L’inflation de l’occupation

Il faut pourtant bien occuper les masses. Produire pour produire est devenu absurde dans des économies d’abondance. Alors on crée des couches. Des strates. Des fonctions. Des bullshit jobs.

Le but n’est plus de répondre à un besoin, mais de donner l’illusion d’une fonction. On optimise les processus d’optimisation. On supervise ceux qui supervisent. On rédige des rapports pour valider des projets qui ne seront jamais lancés. Le secteur public et le capitalisme financiarisé convergent : tous deux doivent employer. Pas pour créer de la valeur, mais pour éviter l’oisiveté visible. Le chômage est un échec symbolique. Mieux vaut salarier pour rien que d’admettre que le travail est obsolète.

Graeber parlait de « jobs inutiles ». La vérité est plus crue : ce sont des parodies de travail, conçues pour maintenir une fiction sociale. Un déguisement collectif, massivement subventionné.

Le but n’est plus de répondre à un besoin, mais de donner l’illusion d’une fonction.

Inner Line

Le salarié-roi dans un monde qui n’a plus besoin de lui

L’idéologie du travail a retourné le pouvoir : le salarié est devenu l’arbitre. Il négocie, il choisit, il démissionne pour “sens”. Il réclame du télétravail, de l’écoute, de l’impact. Il veut du safe space et des valeurs d’entreprise. Le management le flatte, les RH le courtisent, les syndicats le protègent. Pourtant, tout le monde sait. On pourrait s’en passer.

L’IA le menace.

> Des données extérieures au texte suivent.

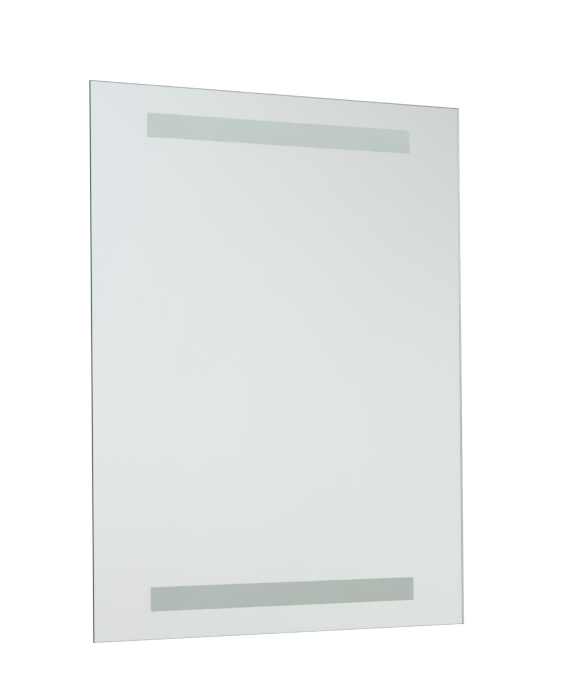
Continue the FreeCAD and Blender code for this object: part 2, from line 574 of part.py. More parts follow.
for q in (1, -1):
    blk = blk.cut(cyl(BLOCK_X + q * 18.0, -6.0, BLOCK_Z, 1.6, 6.0, (0, 1, 0)))
save("terminal_block", blk.removeSplitter())
t_screws = []
for x in poles:
    for q in (1, -1):
        z = BLOCK_Z + q * 5.0
        c = cyl(x, -13.6, z, 1.75, 2.6, (0, 1, 0))
        t_screws.append(c.cut(box(x - 2, x + 2, -14.0, -12.9, z - 0.3, z + 0.3)))
save("terminal_screws", t_screws)
save("block_fixing_screws", [pan_screw(BLOCK_X + q * 18.0, -5.0, BLOCK_Z, 1.5, 4.8, 2.8, 1.9) for q in (1, -1)])

# -------------------------------------------------- cable entry and cord clamp
gr = fuse_all([cyl(ENTRY_X, -4.5, ENTRY_Z, 9.0, 1.5, (0, 1, 0)),
               cyl(ENTRY_X, -3.0, ENTRY_Z, 6.5, 1.0, (0, 1, 0)),
               cyl(ENTRY_X, -2.0, ENTRY_Z, 9.0, 1.6, (0, 1, 0))])
gr = gr.makeFillet(0.6, edges_where(gr, lambda e: (abs(e.BoundBox.YMax + 4.5) < 1e-6 or abs(e.BoundBox.YMin + 0.4) < 1e-6)
                                    and e.BoundBox.YLength < 1e-6))
gr = gr.cut(cyl(ENTRY_X, -6.0, ENTRY_Z, ENTRY_R, 8.0, (0, 1, 0)))
save("cable_grommet", gr)

cz = CLAMP_Z
pts = [(-16, -1), (-16, -3), (-6.5, -3), (-6.5, -9), (-4.5, -11), (4.5, -11), (6.5, -9), (6.5, -3), (16, -3), (16, -1),
       (4.6, -1), (4.6, -8), (3.4, -9.1), (-3.4, -9.1), (-4.6, -8), (-4.6, -1)]
clamp = prism_z([(ENTRY_X + p[0], p[1]) for p in pts], cz - 5.0, cz + 5.0)
clamp = clamp.makeFillet(2.0, edges_where(clamp, lambda e: along(e, "y") and abs(abs(mid(e).x - ENTRY_X) - 16) < 1e-6))
for q in (1, -1):
    clamp = clamp.cut(cyl(ENTRY_X + q * 11.3, -4.0, cz, 1.65, 4.0, (0, 1, 0)))
save("cord_clamp", clamp)
save("clamp_screws", [pan_screw(ENTRY_X + q * 11.3, -3.0, cz, 1.5, 2.8, 2.8, 1.9) for q in (1, -1)])

# ------------------------------------------------------------------ earth stud
save("earth_stud", fuse_all([cyl(EARTH_X, -SHEET, EARTH_Z, 4.0, 0.8, (0, -1, 0)),
                             cyl(EARTH_X, -SHEET, EARTH_Z, 2.0, 12.0, (0, -1, 0))]))
hole = cyl(EARTH_X, -20.0, EARTH_Z, 2.02, 30.0, (0, 1, 0))
save("earth_nuts", [hexagon(EARTH_X, -5.4, EARTH_Z, 7.0, 3.6).cut(hole),
                    cyl(EARTH_X, -7.0, EARTH_Z, 4.4, 0.8, (0, 1, 0)).cut(hole),
                    hexagon(EARTH_X, -10.2, EARTH_Z, 7.0, 3.2).cut(hole)])
tag = cyl(EARTH_X, -6.2, EARTH_Z, 4.0, 0.8, (0, 1, 0)).fuse(box(EARTH_X, EARTH_X + 9.0, -6.2, -5.4, EARTH_Z - 1.7, EARTH_Z + 1.7))
tag = tag.fuse(cyl(EARTH_X + 8.0, LEVEL_MAINS, EARTH_Z, 1.75, 6.0, (1, 0, 0))).cut(hole)
save("earth_ring_tag", tag.removeSplitter())

# --------------------------------------------------------------- rocker switch
ROCK_Z = -367.0
hs = box(SW_X - 10.5, SW_X + 10.5, SW_Y - 7.5, SW_Y + 7.5, -th - 2.0, -th)
hs = hs.makeFillet(1.0, edges_where(hs, lambda e: abs(mid(e).z + th) > 1e-6))
hs = hs.fuse(box(SW_X - 9.5, SW_X + 9.5, SW_Y - 6.45, SW_Y + 6.45, -th - 0.5, -352.0)).removeSplitter()
hs = hs.cut(box(SW_X - 8.9, SW_X + 8.9, SW_Y - 5.6, SW_Y + 5.6, -th - 3.0, -361.0))
for q in (1, -1):
    hs = hs.cut(cyl(SW_X, SW_Y + q * 5.5, ROCK_Z, 1.08, 0.8, (0, q, 0)))
    # snap wedges that grip the sheet from inside
    x0 = SW_X + q * 9.5
    w = prism_y([(x0, -368.9), (x0 + q * 1.1, -368.9), (x0, -363.0)], SW_Y - 3.0, SW_Y + 3.0)
    hs = hs.fuse(w)
save("switch_housing", hs.removeSplitter())

rk = prism_y([(SW_X + u, ROCK_Z - w) for u, w in
              ((-7.2, 4.6), (0, 3.5), (7.2, 4.6), (7.2, 2.4), (2.2, -1.6), (-2.2, -1.6), (-7.2, 2.4))],
             SW_Y - 5.2, SW_Y + 5.2)
rk = rk.makeFillet(0.5, edges_where(rk, lambda e: along(e, "y") and abs(mid(e).z - (ROCK_Z - 4.6)) < 1e-6))
for q in (1, -1):
    rk = rk.fuse(cyl(SW_X, SW_Y + q * 5.0, ROCK_Z, 1.0, 1.1, (0, q, 0)))
rk = rk.removeSplitter()
rk.rotate(V(SW_X, SW_Y, ROCK_Z), V(0, 1, 0), -ROCK_TILT)
save("switch_rocker", rk)
save("switch_tabs", [box(SW_X + q - 2.4, SW_X + q + 2.4, LEVEL_MAINS - 0.4, LEVEL_MAINS + 0.4, -352.0, -345.0)
                     for q in (-4.5, 4.5)])
boots = []
for q in (-4.5, 4.5):
    b = box(SW_X + q - 3.2, SW_X + q + 3.2, LEVEL_MAINS - 1.6, LEVEL_MAINS + 1.6, -350.5, -338.0)
    b = b.makeFillet(1.0, edges_where(b, lambda e: along(e, "z") or abs(mid(e).z + 338.0) < 1e-6))
    b = b.cut(box(SW_X + q - 2.45, SW_X + q + 2.45, LEVEL_MAINS - 0.45, LEVEL_MAINS + 0.45, -351.0, -344.9))
    boots.append(b)
save("tab_sleeves", boots)

# -------------------------------------------------------------- internal leads
yl, ym = LEVEL_LAMP, LEVEL_MAINS
xa, xb = 262.2, 266.2          # where the pairs enter the lampholders
zin = LAMP_Z - HOLDER_HALF
x_out = BAL_X0 - 10
P = lamp_poles
up = [
    lead([(x_out, yl, P[0]), (x_out - 12, yl, P[0]), (x_out - 12, yl, 68.0), (xb, yl, 68.0), (xb, yl, zin)], bend=7.0, label="upper right a"),
    lead([(x_out, yl, P[1]), (x_out - 16, yl, P[1]), (x_out - 16, yl, 72.0), (xa, yl, 72.0), (xa, yl, zin)], bend=8.0, label="upper right b"),
    lead([(x_out, yl, P[2]), (-xa, yl, P[2]), (-xa, yl, zin)], label="upper left a"),
    lead([(x_out, yl, P[3]), (-xb, yl, P[3]), (-xb, yl, zin)], bend=13.0, label="upper left b")]
save("upper_lamp_leads", up)
lo = [
    lead([(x_out, yl, P[4]), (-xb, yl, P[4]), (-xb, yl, -zin)], bend=13.0, label="lower left a"),
    lead([(x_out, yl, P[5]), (-xa, yl, P[5]), (-xa, yl, -zin)], label="lower left b"),
    lead([(x_out, yl, P[6]), (x_out - 16, yl, P[6]), (x_out - 16, yl, -290.0), (xa, yl, -290.0), (xa, yl, -zin)], bend=8.0, label="lower right a"),
    lead([(x_out, yl, P[7]), (x_out - 12, yl, P[7]), (x_out - 12, yl, -286.0), (xb, yl, -286.0), (xb, yl, -zin)], bend=7.0, label="lower right b")]
save("lower_lamp_leads", lo)

LR = 1.15
x_in = BAL_X1 + 10
top_z = BLOCK_Z + 10.0
live = [
    lead([(poles[2], ym, top_z), (poles[2], ym, -118.0), (SW_X - 4.5, ym, -118.0), (SW_X - 4.5, ym, -338.0)], r=LR, bend=12.0, label="live to switch"),
    lead([(SW_X + 4.5, ym, -338.0), (SW_X + 4.5, ym, mains_poles[0]), (x_in, ym, mains_poles[0])], r=LR, bend=18.0, label="switched live")]
save("live_leads", live)
save("neutral_lead", lead([(poles[1], ym, top_z), (poles[1], ym, mains_poles[1]), (x_in, ym, mains_poles[1])], r=LR, bend=14.0, label="neutral"))
save("earth_lead", lead([(poles[0], ym, top_z), (poles[0], ym, EARTH_Z), (EARTH_X + 14.0, ym, EARTH_Z)], r=LR, bend=11.0, label="earth"))


def saddle(cx, cz, run, width, level, r):
    """Self-adhesive clip over leads that run along 'x' or 'z'."""
    top = level - r - 0.25
    half = width / 2.0 + 0.35
    pts = [(-half - 4.5, -1.0), (-half - 4.5, -2.0), (-half - 1.2, -2.0), (-half - 1.2, top - 0.4), (-half - 0.6, top - 1.2),
           (half + 0.6, top - 1.2), (half + 1.2, top - 0.4), (half + 1.2, -2.0), (half + 4.5, -2.0), (half + 4.5, -1.0),
           (half, -1.0), (half, top), (-half, top), (-half, -1.0)]
    if run == "z":
        return prism_z([(cx + a, b) for a, b in pts], cz - 4.0, cz + 4.0)
    return prism_x([(b, cz + a) for a, b in pts], cx - 4.0, cx + 4.0)


pair = (xb - xa) + 2 * LEAD_R
clips = []
for z in (120.0, 230.0):
    clips.append(saddle((xa + xb) / 2, z, "z", pair, yl, LEAD_R))
    clips.append(saddle(-(xa + xb) / 2, z, "z", pair, yl, LEAD_R))
clips.append(saddle(-(xa + xb) / 2, -70.0, "z", pair, yl, LEAD_R))
clips.append(saddle(-(xa + xb) / 2, -230.0, "z", pair, yl, LEAD_R))
for z in (-60.0, -200.0):
    clips.append(saddle(x_out - 14, z, "z", 6.0, yl, LEAD_R))
for x in (-100.0, 60.0, 160.0):
    clips.append(saddle(x, 70.0, "x", 6.0, yl, LEAD_R))
for x in (-90.0, 60.0, 150.0):
    clips.append(saddle(x, -288.0, "x", 6.0, yl, LEAD_R))
for z in (-160.0, -250.0):
    clips.append(saddle(SW_X, z, "z", 9.0 + 2 * LR, ym, LR))
clips.append(saddle(SW_X + 4.5, -40.0, "z", 2 * LR, ym, LR))
clips.append(saddle(BLOCK_X, -60.0, "z", 2 * LR, ym, LR))
save("lead_clips", clips)
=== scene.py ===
import bpy
import bmesh
import json
import math
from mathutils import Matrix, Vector

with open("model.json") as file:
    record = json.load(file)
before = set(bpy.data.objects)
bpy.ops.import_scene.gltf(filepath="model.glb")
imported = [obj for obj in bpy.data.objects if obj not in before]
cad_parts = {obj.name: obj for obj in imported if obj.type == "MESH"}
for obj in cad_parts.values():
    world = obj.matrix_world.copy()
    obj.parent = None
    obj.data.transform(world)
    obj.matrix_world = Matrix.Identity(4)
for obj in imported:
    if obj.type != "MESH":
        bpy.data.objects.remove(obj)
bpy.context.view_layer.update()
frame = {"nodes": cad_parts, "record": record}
N = frame["nodes"]
sc = bpy.context.scene

# ------------------------------------------------------------------ the camera
cam_data = bpy.data.cameras.new("camera")
cam = bpy.data.objects.new("camera", cam_data)
sc.collection.objects.link(cam)
cam.location = (-1.131454, -2.576225, -0.131512)
cam.rotation_euler = (1.5839171, 0.0083539, -0.4181996)
cam_data.sensor_width = 36.0
cam_data.lens = 95.9380
cam_data.shift_x = 0.0
cam_data.shift_y = 0.1106938
cam_data.clip_start = 0.05
cam_data.clip_end = 100.0
cam_data.dof.use_dof = False
sc.camera = cam

sc.view_settings.view_transform = "Standard"
sc.view_settings.look = "None"
sc.cycles.max_bounces = 48
sc.cycles.transmission_bounces = 40
sc.cycles.glossy_bounces = 32
sc.cycles.diffuse_bounces = 5
sc.cycles.transparent_max_bounces = 16
sc.cycles.caustics_refractive = True
sc.cycles.caustics_reflective = True
sc.cycles.blur_glossy = 0.3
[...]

L’automatisation progresse. Les tâches cognitives répétitives deviennent algorithmes. Même les fonctions créatives sont hackées. Mais on maintient la mascarade. Pas par humanisme. Par stabilité. Le salariat, comme la monarchie sous l’Ancien Régime, est un théâtre nécessaire tant que rien de plus solide ne le remplace.

Retour au mot travail

Que reste-t-il du mot “travail” ? Un reste religieux ? Une fierté absurde ? Un héritage marxiste vidé de son carburant ? Sur les pancartes du 1er mai, il ne signifie plus rien. Il flotte, totem creux, célébré par des gens qui n’ont jamais connu la fatigue physique, ni la peur du lendemain, ni la nécessité d’un métier pour ne pas mourir.

Travail : mot ancien. Utilisé partout. Bientôt plus nulle part.